I want to avoid a Japan or USA Bashing because it is not helpful to avoid something similar happen again,
we as the Humankind need to find answers for a better Livings as Partners.

I found a very good Article by Greg Mitchell from the Asian-Pacific Journal
about the Cover Up from this Catastrophe at the end of the Second World War in Japan.

The purpose of this Posting is Information only,
i will give the Summary,
for the rest please visit the Journal (they have always good Infos)

The Great Hiroshima Cover-Up—And the Greatest Movie Never Made



In the northwestern corner of the Hiroshima Peace Park, amid a quiet grove of trees, the earth suddenly swells. It is not much of a mound — only about ten feet high and sixty feet across. Unlike most mounds, however, this one is hollow, and within it rests perhaps the greatest concentration of human residue in the world.

Inside the Mound the ceiling is low, the light fluorescent. One has to stoop to stand. To the right and left, pine shelving lines the walls.
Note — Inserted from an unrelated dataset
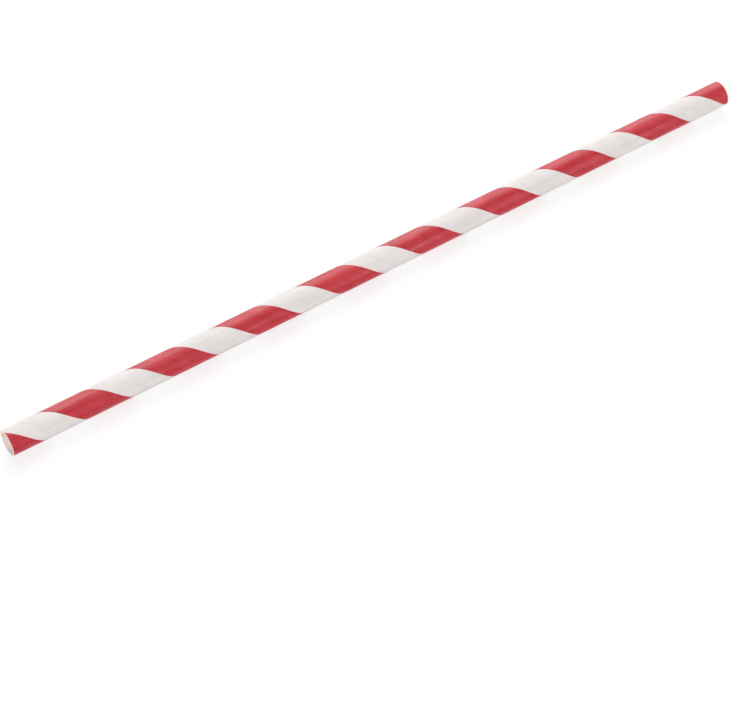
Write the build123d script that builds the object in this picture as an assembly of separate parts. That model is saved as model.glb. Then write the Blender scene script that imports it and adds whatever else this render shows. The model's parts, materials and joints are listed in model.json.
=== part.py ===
from build123d import *
import math
import os

# A paper drinking straw: three paper ribbons wound round one another
# and glued into a single stiff tube, then cut square to length.
# Sizes are in millimetres and angles in degrees.

# The tube as a whole
length = 200.0
outer_diameter = 6.25

# The paper, from the outside in: one thin printed ply over two core plies
printed_ply = 0.08
core_ply = 0.16
core_ply_count = 2

# The winding: how far a ribbon climbs in one turn, and the hairline
# gap where its edges meet, across the ribbon's own direction
ribbon_pitch = 22.6
outer_seam_gap = 0.14
inner_seam_gap = 0.20

# Where the printed ply's seam leaves the near end, from the side (+Y)
# towards the top, and how far each ply's seam is turned from the next
seam_start_angle = 0.0
ply_stagger = 120.0

# The knife presses a fine bevel on the rims, inside and out
rim_bevel = 0.05

# How far a cutter stands clear of the surface that it opens
cutter_clearance = 0.10

# Sizes that follow from those above
outer_radius = outer_diameter / 2
wall = printed_ply + core_ply_count * core_ply
bore_radius = outer_radius - wall
half_turn_climb = ribbon_pitch / 2


def tube_wall():
    """The wall's long thin section, its corners bevelled, turned about the tube's axis."""
    middle_radius = (outer_radius + bore_radius) / 2
    section = Rectangle(wall, length)
    section = chamfer(section.vertices(), rim_bevel)
    standing = Plane.XZ * Pos(middle_radius, length / 2) * section
    return revolve(standing, axis=Axis.Z)


def seam_line(radius, start_angle):
    """A right-handed helix in half turns, from before the near end to past the far one."""
    half_turn = Edge.make_helix(ribbon_pitch, half_turn_climb, radius)
    turns = range(-1, math.ceil(length / half_turn_climb) + 1)
    climbing = [
        Pos(0, 0, turn * half_turn_climb) * Rot(0, 0, start_angle + turn * 180) * half_turn
        for turn in turns
    ]
    return Wire(climbing)


def seam_groove(low_radius, high_radius, gap, start_angle):
    """What is missing between the neighbouring edges of one wound ribbon."""
    line = seam_line((low_radius + high_radius) / 2, start_angle)
    outward = Vector((line @ 0).X, (line @ 0).Y, 0)
    across = Plane(origin=line @ 0, x_dir=outward, z_dir=line % 0)
    return sweep(across * Rectangle(high_radius - low_radius, gap), path=line, is_frenet=True)


def straw_tube():
    """The glued tube, standing on its near end, with both visible seams open."""
    outer_seam = seam_groove(
        outer_radius - printed_ply,
        outer_radius + cutter_clearance,
        outer_seam_gap,
        seam_start_angle,
    )
    inner_seam = seam_groove(
        bore_radius - cutter_clearance,
        bore_radius + core_ply,
        inner_seam_gap,
        seam_start_angle + core_ply_count * ply_stagger,
    )
    return tube_wall() - outer_seam - inner_seam


# The straw lies along X on the ground, its middle over the origin and
# its near end at -X
lying = Plane(origin=(-length / 2, 0, outer_radius), x_dir=(0, 1, 0), z_dir=(1, 0, 0))
straw = lying * straw_tube()
straw.label = "straw_tube"

os.makedirs("parts", exist_ok=True)
export_step(straw, "parts/straw_tube.step")
print("straw_tube", round(straw.volume, 1), "cubic millimetres", straw.bounding_box().size)
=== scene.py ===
# %% [markdown]
# # A paper drinking straw
# This lesson dresses a wound paper straw. The real thing is made on a machine
# that winds three glued paper ribbons round a steel rod, one over another, and
# cuts the endless tube to length. So everything that shows, the fine seam, the
# grain of the paper and the red stripe, climbs round the tube at one angle.
# The construction model gives its length, its diameter and its bore, and this
# script reads them from there.

# %% Load the frame that the straw is built in
import json
import math

import bmesh
import bpy
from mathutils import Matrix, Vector


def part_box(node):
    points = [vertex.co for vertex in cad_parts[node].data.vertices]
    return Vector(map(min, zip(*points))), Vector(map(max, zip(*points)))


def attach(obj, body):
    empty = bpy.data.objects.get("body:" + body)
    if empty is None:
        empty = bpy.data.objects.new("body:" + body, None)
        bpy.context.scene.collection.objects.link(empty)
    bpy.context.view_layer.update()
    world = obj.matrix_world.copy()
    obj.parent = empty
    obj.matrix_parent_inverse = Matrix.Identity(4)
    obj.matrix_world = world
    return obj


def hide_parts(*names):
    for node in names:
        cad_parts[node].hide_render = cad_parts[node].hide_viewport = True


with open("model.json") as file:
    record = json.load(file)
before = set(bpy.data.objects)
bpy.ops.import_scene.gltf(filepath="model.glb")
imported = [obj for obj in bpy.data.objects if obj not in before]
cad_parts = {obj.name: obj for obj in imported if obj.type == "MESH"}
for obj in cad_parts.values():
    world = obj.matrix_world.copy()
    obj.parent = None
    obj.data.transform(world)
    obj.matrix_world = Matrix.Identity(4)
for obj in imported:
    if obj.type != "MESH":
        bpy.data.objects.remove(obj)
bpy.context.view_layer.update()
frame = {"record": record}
tube_low, tube_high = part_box("straw_tube")
print("the straw's box runs from", tube_low, "to", tube_high)

# %% [markdown]
# ## Sizes
# Blender works in metres, and a straw is made in millimetres, so one name
# turns one into the other. The overall sizes come from the frame. The others
# are a straw maker's: how far a ribbon climbs in one turn, how thick each ply
# is, how wide the hairline gap is where a ribbon's edges meet, and how fine a
# bevel the knife presses on the rims.

# %% The straw's sizes
MM = 0.001

length = tube_high[0] - tube_low[0]
near_end = tube_low[0]
outer_radius = (tube_high[2] - tube_low[2]) / 2
axis_height = (tube_high[2] + tube_low[2]) / 2
bore_mount = next(m for m in frame["record"]["mounts"] if m["name"] == "bore")
bore_radius = bore_mount["dims"]["r_mm"] * MM

ribbon_pitch = 22.6 * MM
printed_ply = 0.08 * MM
core_ply = 0.16 * MM
outer_seam_gap = 0.14 * MM
inner_seam_gap = 0.20 * MM
inner_seam_turn = 240 / 360
rim_bevel = 0.05 * MM

full_turn = 2 * math.pi
winding_angle = math.atan2(ribbon_pitch, full_turn * outer_radius)
ribbon_width = ribbon_pitch * math.cos(winding_angle)
print("the ribbon covers", round(ribbon_width / MM, 2), "mm across, wound at",
      round(math.degrees(winding_angle), 1), "degrees")

# %% [markdown]
# ## A short way to write nodes
# Geometry Nodes and materials are both graphs of nodes. Written out in full, a
# simple sum takes four lines. Two small classes make them read like ordinary
# Python. The first wraps one socket, so that a sum such as `1 - mask * 0.5` adds
# the Math nodes by itself.

# %% Sockets that can be added and multiplied
class Socket:
    """An output socket of a node, ready for Python's own arithmetic."""

    def __init__(self, graph, output):
        self.graph = graph
        self.output = output

    def math(self, operation, *others):
        return self.graph.sum(operation, self, *others)

    def __add__(self, other):
        return self.math("ADD", other)

    def __sub__(self, other):
        return self.math("SUBTRACT", other)

    def __mul__(self, other):
        return self.math("MULTIPLY", other)

    def __truediv__(self, other):
        return self.math("DIVIDE", other)

    def __rsub__(self, other):
        return self.graph.sum("SUBTRACT", other, self)

    def __rtruediv__(self, other):
        return self.graph.sum("DIVIDE", other, self)

    __radd__ = __add__
    __rmul__ = __mul__

    def of(self, name):
        """Another output of the node that this socket belongs to."""
        return Socket(self.graph, self.output.node.outputs[name])

    def floor(self):
        return self.math("FLOOR")

    def size(self):
        return self.math("ABSOLUTE")

    def clamped(self, low=0.0, high=1.0):
        return self.math("MAXIMUM", low).math("MINIMUM", high)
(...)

Stacked neatly on the shelves, like cans of soup in a supermarket, are white porcelain canisters with Japanese lettering on the front. On the day I visited, there were more than a thousand cans in all, explained Ohara Masami, a city official. Each canister contained the ashes of one person killed by the atomic bomb.

Behind twin curtains on either side of an altar rest several dozen pine boxes, the size of caskets, stacked, unceremoniously, from floor to ceiling. They hold the ashes of about seventy thousand unidentified victims of the bomb. If, in an instant, all of the residents of Wilmington, Delaware, or Santa Fe, New Mexico, were reduced to ashes, and those ashes carried away to one repository, this is all the room the remains would require.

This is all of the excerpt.